Training text classifier models, I have three inquiries regarding language specificity that I would appreciate assistance with:
Regarding Google Cloud AutoML Natural Language, the documentation indicates a current limit of up to 100,000 documents (rows) per dataset for text classification tasks. Are there any plans to increase this limit in the future? If so, does anyone have any insights on when such an increase might occur?
In my BigQuery dataset, I have observed a discrepancy in row counts between the original data (149,000 rows) and the corresponding table in Looker Studio (72,000 rows). Is there a predefined limit on the number of rows that can be displayed in a Looker Studio table? Additionally, are there any plans to augment this limit in the future?

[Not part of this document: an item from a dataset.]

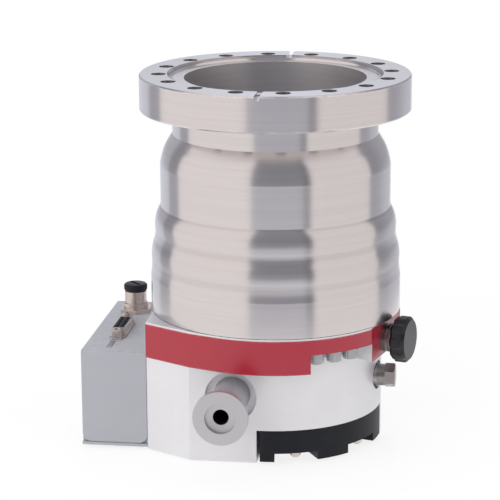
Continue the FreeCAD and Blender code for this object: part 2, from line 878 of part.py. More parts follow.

Given the constraints on the number of rows for training data and the inherent complexities of multilingual text analysis, I am deliberating whether it is advisable to train separate text classifier models for each language or if a single model trained with different languages is viable. My inclination leans towards developing distinct models for each language. Before proceeding, I would greatly appreciate insights on this matter. Would you recommend training individual models for each language, or do you believe that a single multilingual model would suffice?
Additionally, if anyone wish to discuss AutoML further, I will be available for conversation at the 2Gather Sunnyvale: Cloud Optimization Summit on Feb 15.
Your expertise and guidance on these matters would be immensely valuable to me. Thank you in advance for your support.